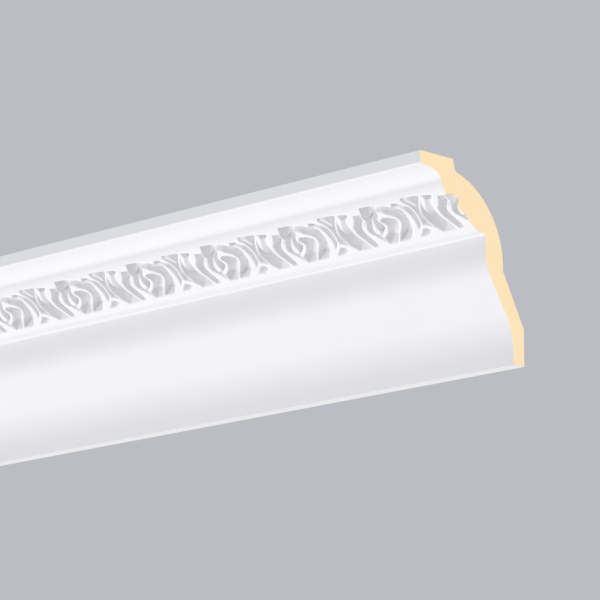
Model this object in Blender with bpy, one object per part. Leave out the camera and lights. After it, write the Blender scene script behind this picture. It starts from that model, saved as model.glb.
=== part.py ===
# Cornice moulding: one straight length of white-primed rigid polyurethane foam, with a running
# leaf-and-shell ornament. It is glued into the corner between a wall and a ceiling.
#
# Frame, in metres: +X runs along the length, +Y goes into the wall, +Z is up. The origin is the
# centre of the face that is glued to the wall. The section is drawn as a carpenter would dimension
# it: how far out from the wall a point stands, and how far down from the ceiling.
import math

import bmesh
import bpy
import numpy as np

MM = 0.001

# The whole moulding
DROP = 130 * MM                  # down the wall
PROJECTION = 100 * MM            # out along the ceiling
REPEAT = 77.6 * MM               # one repeat of the ornament
REPEATS = 8
LENGTH = REPEAT * REPEATS
WALL_FACE = 26 * MM              # height of the glued face on the wall
CEILING_FACE = 31.7 * MM         # depth of the glued face on the ceiling

# Front of the section, from the ceiling down
FILLET = 8 * MM                  # flat nose under the ceiling
QUIRK_IN = 3 * MM                # small step between the nose and the cove
QUIRK_DOWN = 1 * MM
COVE_IN = 17.6 * MM              # half axes of the hollow
COVE_DOWN = 8.6 * MM
ROLL_IN = 4.2 * MM               # rounded roll from the hollow down to the lip of the band
ROLL_DOWN = 7.4 * MM
ROLL_BOW = 0.7 * MM              # how far it stands off its own chord
BAND_IN = 29.7 * MM              # the sloping band that carries the ornament
BAND_DOWN = 19.6 * MM
SOFFIT_IN = 7.5 * MM             # narrow ledge under the band
SOFFIT_DOWN = 0.7 * MM
SOFFIT_ROUND = 1 * MM
RISER = 12 * MM                  # upright face below the ledge
OGEE_SLOPE = math.radians(33)    # the double curve down to the foot
OGEE_BULGE = 30 * MM             # its upper radius
OGEE_FLAT = 25.2 * MM            # straight run between the two radii
OGEE_HOLLOW = 49 * MM            # its lower radius

# Back of the section, from the wall up
BACK_EASE = (1.5 * MM, 2 * MM)   # eased edge above the glued face, out and up
BACK_WAIST = (20 * MM, 68 * MM)  # end of the straight slope, out and down
BACK_NOTCH = (64.8 * MM, 8.6 * MM)
BACK_BOW = 13.4 * MM             # how far the round back stands off its own chord
NOTCH_EASE = (1.9 * MM, 1.7 * MM)

# Fineness
COVE_STEPS = 12
ROLL_STEPS = 8
OGEE_STEPS = 8
BACK_STEPS = 14
CARVE_STEP = 1.2 * MM            # mesh step of the carved band, before it is thinned
TRIANGLES = 9600                 # of the whole solid, once thinned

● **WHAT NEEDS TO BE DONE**
Filter the data for the string "part" and copy every line that has it.

● **THE OUTPUT**
Model this object in Blender with bpy, one object per part. Leave out the camera and lights. After it, write the Blender scene script behind this picture. It starts from that model, saved as model.glb.
=== part.py ===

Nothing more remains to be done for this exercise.